Re: 2.6.16-rc6-mm2

From: Keith Owens
Date: Tue Jun 13 2006 - 08:46:58 EST


Andrew Morton (on Tue, 13 Jun 2006 04:45:32 -0700) wrote:
>On Tue, 13 Jun 2006 15:08:40 +1000
>Keith Owens <kaos@xxxxxxx> wrote:
>
>> Andi Kleen (on Tue, 13 Jun 2006 06:56:45 +0200) wrote:
>> >
>> >> I have previously suggested a lightweight solution that pins a process
>> >> to a cpu
>> >
>> >That is preempt_disable()/preempt_enable() effectively
>> >It's also light weight as much as these things can be.
>>
>> The difference being that preempt_disable() does not allow the code to
>> sleep. There are some places where we want to use cpu local data and
>> the code can tolerate preemption and even sleeping, as long as the
>> process schedules back on the same cpu.
>
>It would be easy to use this mechanism wrongly:

Agreed.

> thread 1 on CPU N thread 2 on CPU N
>
> foo = per_cpu(...)
> <preempt>
> foo = per_cpu(...);
> foo++;
> per_cpu(...) = foo;
> <unpreempt>
> foo++;
> per_cpu(...) = foo; // whoops
>
>
>In which scenarios did you envisage it being used?

There are not many scenarios where this makes any sense. One is where
the code is working on a collection of related cpu data and the whole
collection is protected by a per cpu mutex. Taking the mutex stops
your race. I doubt if we have any code like that yet.

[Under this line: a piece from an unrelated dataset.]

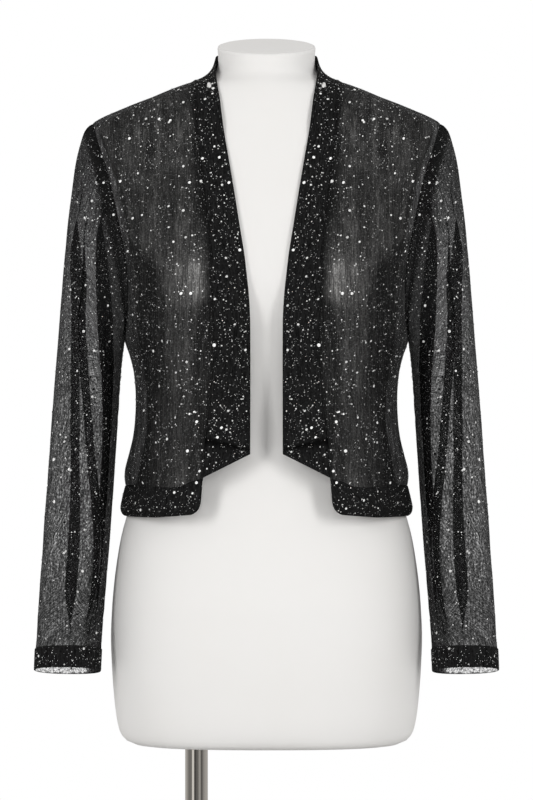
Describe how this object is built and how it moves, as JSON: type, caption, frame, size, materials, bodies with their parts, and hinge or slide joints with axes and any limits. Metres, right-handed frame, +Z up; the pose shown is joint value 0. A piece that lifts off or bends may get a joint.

The other possibility is to allow work to preempt the current process
while it spins in udelay(). This is a problem on systems that use the
cycle counter (TSC, ITC) and different cpus run at different rates.
See http://marc.theaimsgroup.com/?l=linux-ia64&m=113460274218885&w=2

I am not going to be too persistent about this facility. If it seems
too risky or of too little use, then forget it.